The problem is that PyUnicode_New() is designed for PEP 393: it requires a “maximum character”. If tomorrow, Python switchs to UTF-8 internally, computing the maximum character becomes inefficient since it’s useless. By the way, PyPy is already facing the problem today since it uses UTF-8 internally. I was asked by PyPy developers long time ago to get rid of PEP 393 C APIs. We should try to hide these implementation details.

Python 3.14 has a new PyUnicodeWriter C API which avoids writing into immutable strings. It’s available on Python 3.6-3.13 using the pythoncapi-compat project.

What do you think of deprecating C APIs which modify immutable strings? I don’t think that the PyUnicodeWriter API is complete enough, we might need to add other APIs to create strings. These APIs have to be designed.

I don’t know the cost on performance. PyUnicodeWriter was designed with performance in mind. It can overallocate its internal buffer if needed, for example.

Victor

storchaka · October 8, 2024, 3:44pm

How would you implement PyUnicodeWriter without such API? Or other high-performant code, like str.replace, decoders, etc?

pitrou · October 8, 2024, 4:00pm

What is the performance story for PyUnicodeWriter vs. the legacy APIs you want to deprecate?
Have you tried to migrate the stdlib to PyUnicodeWriter to validate the approach?

encukou · October 9, 2024, 8:41am

I’d soft-deprecate them and add them to PEP-743.

Since the replacement was just added, I’d rather wait a release before making such important API raise deprecation warnings.

vstinner · October 9, 2024, 8:54am

To be honest, I don’t know

I feel like there is more and more pressure on using these functions versus willingness to change Unicode internals. So we should think about replacement APIs to hide implementation details.

I don’t know.

I’m not sure that the stdlib is a good candidate since we like to abuse internals to get best performance. Using PyUnicodeWriter in the stdlib extensions would only be acceptable if there is no performance overhead.

pitrou · October 9, 2024, 12:01pm

Doesn’t it precisely make the stdlib a good testing ground to check that the PyUnicodeWriter can be a complete replacement for the legacy APIs?

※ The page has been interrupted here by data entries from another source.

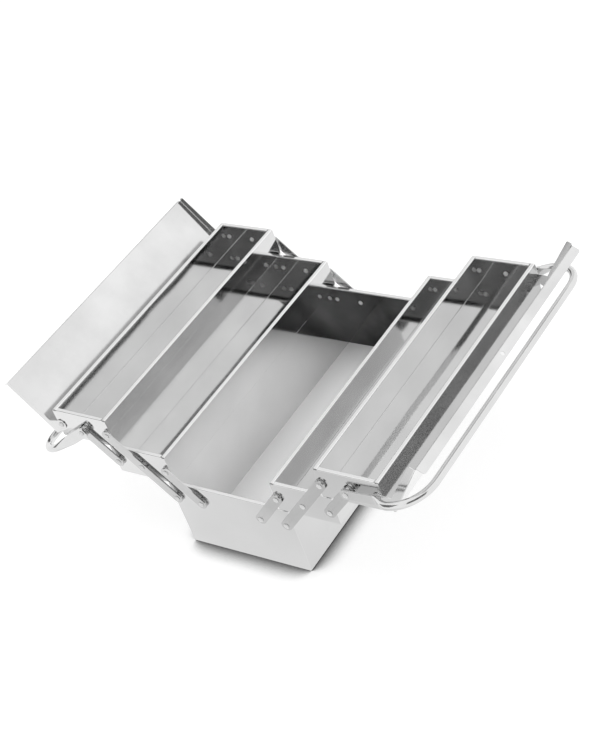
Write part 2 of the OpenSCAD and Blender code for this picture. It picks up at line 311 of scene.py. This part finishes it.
def piece_of(name, points, faces, material):
    """A welded piece from points in millimetres, with its faces turned outwards."""
    mesh = bpy.data.meshes.new(name)
    mesh.from_pydata([Vector(p) * mm for p in points], [], faces)
    work = bmesh.new()
    work.from_mesh(mesh)
    bmesh.ops.remove_doubles(work, verts=work.verts, dist=weld_gap * mm)
    bmesh.ops.recalc_face_normals(work, faces=work.faces)
    work.to_mesh(mesh)
    work.free()
    mesh.shade_smooth()
    mesh.materials.append(material)
    piece = bpy.data.objects.new(name, mesh)
    bpy.context.scene.collection.objects.link(piece)
    return piece


def finish_faces(piece, steel, is_chosen):
    """Gives the still plain faces a finish of their own where their middle is chosen."""
    piece.data.materials.append(steel)
    finish = len(piece.data.materials) - 1
    for face in piece.data.polygons:
        if face.material_index == 0 and is_chosen(face.center / mm):
            face.material_index = finish


def paint_rim_highlight(piece, rim):
    """The folded rim gets a painted highlight: a brighter steel than the rest of its sheet."""
    finish_faces(piece, rim_highlight_steel, lambda middle: middle.z > rim - rim_t - rim_margin)


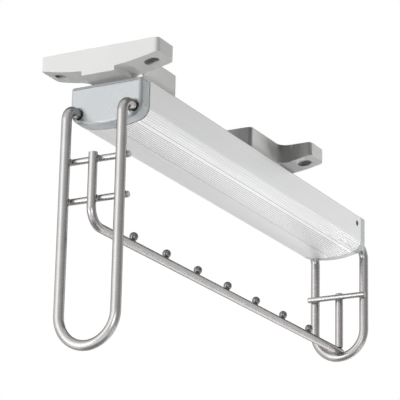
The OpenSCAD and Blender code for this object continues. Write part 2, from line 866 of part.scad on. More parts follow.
module rear_upright() {
    lead = bar_d/8;
    color(chrome)
        difference() {
            union() {
                translate([0, rear_upright_y, bar_z])
                    cylinder(h = rear_upright_top_z - lead - bar_z, d = bar_d, $fn = 24);
                translate([0, rear_upright_y, rear_upright_top_z - lead])
                    cylinder(h = lead, d1 = bar_d, d2 = bar_d - 2*lead, $fn = 24);
            }
            translate([0, 0, bar_z])
                rod_y(rear_upright_y - bar_d, rear_upright_y + bar_d, bar_d + 2*seat, $fn = 24);
            translate([-bar_d, rear_upright_y - bar_d, bar_z - bar_d])
                cube([2*bar_d, 2*bar_d, bar_d]);
        }
}

module cross_rod(y, z) {
    lead = rod_d/10;
    translate([-rod_l/2, y, z])
        rotate([0, 90, 0]) {
            cylinder(h = lead, d1 = rod_d - 2*lead, d2 = rod_d, $fn = 24);
            translate([0, 0, lead]) cylinder(h = rod_l - 2*lead, d = rod_d, $fn = 24);
            translate([0, 0, rod_l - lead])
                cylinder(h = lead, d1 = rod_d, d2 = rod_d - 2*lead, $fn = 24);
        }
}

module front_upper_rod() {
    color(chrome) cross_rod(front_rod_y, front_upper_rod_z);
}

module front_lower_rod() {
    color(chrome) cross_rod(front_rod_y, front_lower_rod_z);
}

module rear_rod() {
    color(chrome) cross_rod(rear_rod_y, rear_rod_z);
}

module hanger_pegs() {
    color(steel)
        for (i = [0:peg_count - 1])
            translate([0, peg_y(i), bar_z + bar_d/2]) {
                translate([0, 0, peg_ball_d/2 + seat]) sphere(d = peg_ball_d, $fn = 20);
                translate([0, 0, -peg_shank_depth])
                    cylinder(h = peg_shank_depth + peg_ball_d/2, d = peg_shank_d, $fn = 20);
            }
}

front_bracket();
rear_bracket();
stem_screws();
slide_outer_member();
slide_middle_member();
slide_inner_member();
outer_cage_left();
outer_cage_right();
inner_cage_left();
inner_cage_right();
outer_balls_left();
outer_balls_right();
inner_balls_left();
inner_balls_right();
closing_buffer();
carriage_screw_set();
cover_profile();
front_cap();
rear_cap();
rear_cap_screws();
front_handle();
rear_handle();
hanger_bar();
rear_upright();
front_upper_rod();
front_lower_rod();
rear_rod();
hanger_pegs();
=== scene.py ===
# %% [markdown]
# # A pull-out clothes rail, made piece by piece
# The rail hangs under a wardrobe shelf. Two white brackets hold a ball slide, a ribbed aluminium
# cover runs along it, and two wire handles with a bar between them carry the clothes hangers.
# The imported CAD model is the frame: it says where every piece sits. The visible pieces are modelled
# again here with softer edges and real finishes, each in the place of its CAD node.

# %% Load the frame
import json
import math
import bmesh
import bpy
from mathutils import Matrix, Vector

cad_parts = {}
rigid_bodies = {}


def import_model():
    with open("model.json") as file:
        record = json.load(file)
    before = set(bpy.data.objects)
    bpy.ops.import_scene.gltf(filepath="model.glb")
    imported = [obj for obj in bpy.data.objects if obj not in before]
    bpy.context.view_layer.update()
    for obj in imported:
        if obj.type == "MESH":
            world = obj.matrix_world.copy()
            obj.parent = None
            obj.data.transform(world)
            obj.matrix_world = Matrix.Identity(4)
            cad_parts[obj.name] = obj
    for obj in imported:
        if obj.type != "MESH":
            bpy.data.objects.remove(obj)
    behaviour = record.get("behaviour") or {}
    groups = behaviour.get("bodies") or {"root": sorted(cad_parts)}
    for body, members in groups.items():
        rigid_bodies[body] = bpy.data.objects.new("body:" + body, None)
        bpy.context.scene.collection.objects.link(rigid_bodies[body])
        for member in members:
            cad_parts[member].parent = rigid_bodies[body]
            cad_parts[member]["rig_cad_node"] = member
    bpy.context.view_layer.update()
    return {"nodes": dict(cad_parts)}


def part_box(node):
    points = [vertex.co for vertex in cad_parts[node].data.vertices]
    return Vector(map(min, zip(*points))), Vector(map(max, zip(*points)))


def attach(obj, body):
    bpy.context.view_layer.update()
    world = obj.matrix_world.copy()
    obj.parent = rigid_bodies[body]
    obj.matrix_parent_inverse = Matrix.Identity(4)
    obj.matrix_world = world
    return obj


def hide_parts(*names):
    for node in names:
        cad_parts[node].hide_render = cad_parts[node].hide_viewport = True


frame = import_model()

# %% [markdown]
# ## The camera
# The photograph looks up at the rail from the front right. Its direction, tilt and lens were
# worked out from the straight edges of the cover and the wires, so the camera is set from three
# angles and a place instead of being aimed by eye. A long lens keeps the rail nearly parallel.

# %% Set up the camera
turn, climb, tilt = (math.radians(a) for a in (28.77, 17.68, 1.252))
camera_place = Vector((0.8141, -1.4625, -0.6137))
focal_pixels, photo_pixels, sensor_mm = 2171, 400, 36
ahead = Vector((-math.sin(turn) * math.cos(climb), math.cos(turn) * math.cos(climb),
    math.sin(climb)))
level = Vector((math.cos(turn), math.sin(turn), 0))
plumb = level.cross(ahead)
right = math.cos(tilt) * level + math.sin(tilt) * plumb
up = math.cos(tilt) * plumb - math.sin(tilt) * level

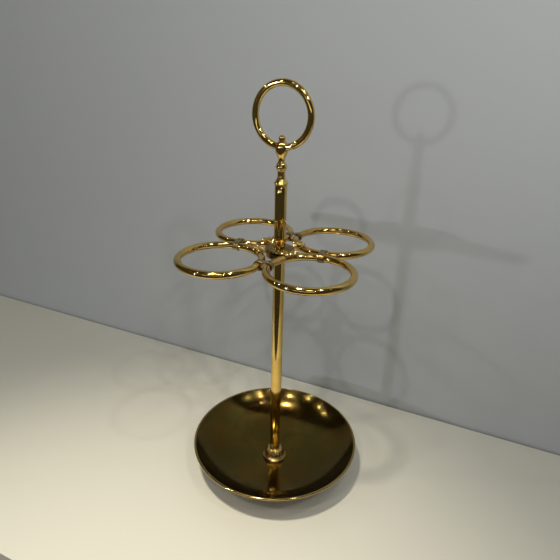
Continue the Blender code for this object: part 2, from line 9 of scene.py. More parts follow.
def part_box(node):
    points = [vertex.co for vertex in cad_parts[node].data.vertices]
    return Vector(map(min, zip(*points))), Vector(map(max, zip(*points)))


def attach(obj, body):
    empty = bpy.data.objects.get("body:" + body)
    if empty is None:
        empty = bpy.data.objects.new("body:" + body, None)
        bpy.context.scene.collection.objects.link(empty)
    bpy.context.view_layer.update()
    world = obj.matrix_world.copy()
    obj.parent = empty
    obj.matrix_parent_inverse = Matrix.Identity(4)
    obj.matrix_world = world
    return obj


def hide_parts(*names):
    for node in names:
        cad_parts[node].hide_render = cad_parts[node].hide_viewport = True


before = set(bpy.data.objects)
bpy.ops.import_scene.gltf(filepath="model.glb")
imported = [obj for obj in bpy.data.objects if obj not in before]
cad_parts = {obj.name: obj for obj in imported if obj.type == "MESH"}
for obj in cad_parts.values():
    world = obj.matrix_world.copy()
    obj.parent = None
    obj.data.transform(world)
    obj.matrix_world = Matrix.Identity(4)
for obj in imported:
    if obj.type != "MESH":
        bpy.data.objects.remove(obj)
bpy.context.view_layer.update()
body = "root"  # nothing moves, so every piece rides on one body
print("frame loaded:", len(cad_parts), "nodes")


# sizes that several pieces share, read from the frame

def sizeOf(node):
    low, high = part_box(node)
    return high - low


def middleOf(node):
    low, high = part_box(node)
    return (low + high) / 2


def footOf(node):
    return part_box(node)[0].z


def topOf(node):
    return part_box(node)[1].z


def four(stem):  # what there are four of, one beside each umbrella
    return [f"{stem}_{number}" for number in range(1, 5)]


ringNodes = four("umbrella_ring")
ring = {"count": len(ringNodes),
        "height": middleOf(ringNodes[0]).z,
        "offset": middleOf(ringNodes[0]).x,  # ring centre to the pole's axis
        "tube": sizeOf(ringNodes[0]).z / 2}  # radius of the rod
ring["radius"] = sizeOf(ringNodes[0]).x / 2 - ring["tube"]
pole = {"radius": sizeOf("pole_tube").x / 2, "foot": footOf("pole_tube"), "top": topOf("pole_tube")}
gap = 0.0003  # left between pieces that touch
rodHole = 0.0033  # radius of the holes that the tie rod passes


# nodes written as sums

class Term:  # wraps one socket
    def __init__(self, sheet, socket):
        self.sheet = sheet
        self.socket = socket

    def maths(self, operation, *terms):
        return self.sheet.node("ShaderNodeMath", {"operation": operation}, dict(enumerate(terms)))

    def __add__(self, other):
        return self.maths("ADD", self, other)

    def __radd__(self, other):
        return self.maths("ADD", other, self)

    def __sub__(self, other):
        return self.maths("SUBTRACT", self, other)

    def __mul__(self, other):
        return self.maths("MULTIPLY", self, other)

    def __truediv__(self, other):
        return self.maths("DIVIDE", self, other)

    def held(self):  # kept between 0 and 1
        return self.sheet.node("ShaderNodeClamp", {}, {0: self})

    def between(self, low, high):  # 0 at low, 1 at high, eased
        return self.sheet.node("ShaderNodeMapRange", {"interpolation_type": "SMOOTHSTEP"},
                               {0: self, 1: low, 2: high})


class Sheet:  # a node tree and the ways nodes are added to it
    def __init__(self, tree):
        self.tree = tree

    def node(self, kind, settings=None, inputs=None, output=0):
        made = self.tree.nodes.new(kind)
        for name, value in (settings or {}).items():
            setattr(made, name, value)
        for key, value in (inputs or {}).items():
            self.feed(made.inputs[key], value)
        return Term(self, made.outputs[output])

    def feed(self, socket, value):
        if isinstance(value, Term):
            self.tree.links.new(value.socket, socket)
        else:
            socket.default_value = value

    def stretched(self, place, stretch):  # a place with its three axes scaled
        return self.node("ShaderNodeMapping", {}, {0: place, 3: stretch})

    def noise(self, place, scale, detail=4.0, roughness=0.55, warp=0.0):
        return self.node("ShaderNodeTexNoise", {}, {"Vector": place, "Scale": scale, "Detail": detail,
                                                    "Roughness": roughness, "Distortion": warp})

    def mixed(self, factor, first, second):  # colours; a plain colour is given as three numbers
        colours = [value if isinstance(value, Term) else (*value, 1.0) for value in (first, second)]
        return self.node("ShaderNodeMix", {"data_type": "RGBA"},
                         {0: factor, 6: colours[0], 7: colours[1]}, output=2)


def newFinish(name):
    material = bpy.data.materials.new(name)
    material.use_nodes = True
    sheet = Sheet(material.node_tree)
    return material, sheet, material.node_tree.nodes["Principled BSDF"]


# brass: a bright metal under an uneven skin of tarnish, darker in the hollows with dirt and painted shade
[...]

Intuitively, I see two possible problems with the PyUnicodeWriter API:

It seems that PyUnicodeWriter_Create / PyUnicodeWriter_Finish add a malloc/free pair in addition to the actual PyUnicodeObject allocation. This might be eliminated using clever tricks, though.
The presizing/overallocation behavior is not documented. Even the length parameter to PyUnicodeWriter_Create isn’t documented (is it a number of codepoints ? a number of UTF8 bytes?).

Also an additional concern, perhaps temporary, is that PyUnicodeWriter is not part of the limited API (yet?).

vstinner · October 10, 2024, 9:34am

I created issue gh-125196 to use the public PyUnicodeWriter API in the stdlib.

da-woods · October 10, 2024, 8:45pm

The only place that Cython uses these that wouldn’t be easy with the PyUnicodeWriter API is to try to optimize in-place addition of unicode.

s = ""
for other_string in list_of_strings:
    s += other_string

It does basically the same thing that Python does internally, where if there reference count is 1 it tries to resize rather than creating a new object.

Obviously that isn’t good code, but it’s nice to be able to optimize it.

In principle, it should be possible (maybe easier?) to keep doing the same thing in a UTF-8 world. But I don’t think it’s easily expressed with PyUnicodeWriter in anything but the simplest cases.

malemburg · October 11, 2024, 7:49am

Moving to the new PyUnicodeWriter API internally is a good idea, provided the performance stays the same, but I don’t think we’ll be able to deprecate the mentioned C API for a longer while, since the basic idea “allocate, fill in data, then do a final resize” has been a common approach for strings in Python ever since the beginning, so people using the Python C API will have it internalized.

vstinner · October 25, 2024, 9:32am

PyUnicodeWriter API is good to append-only functions. Maybe we need a different API to "allocate a buffer, fill in data, then do a final resize”.

pitrou · October 25, 2024, 5:03pm

Why would it be a different API?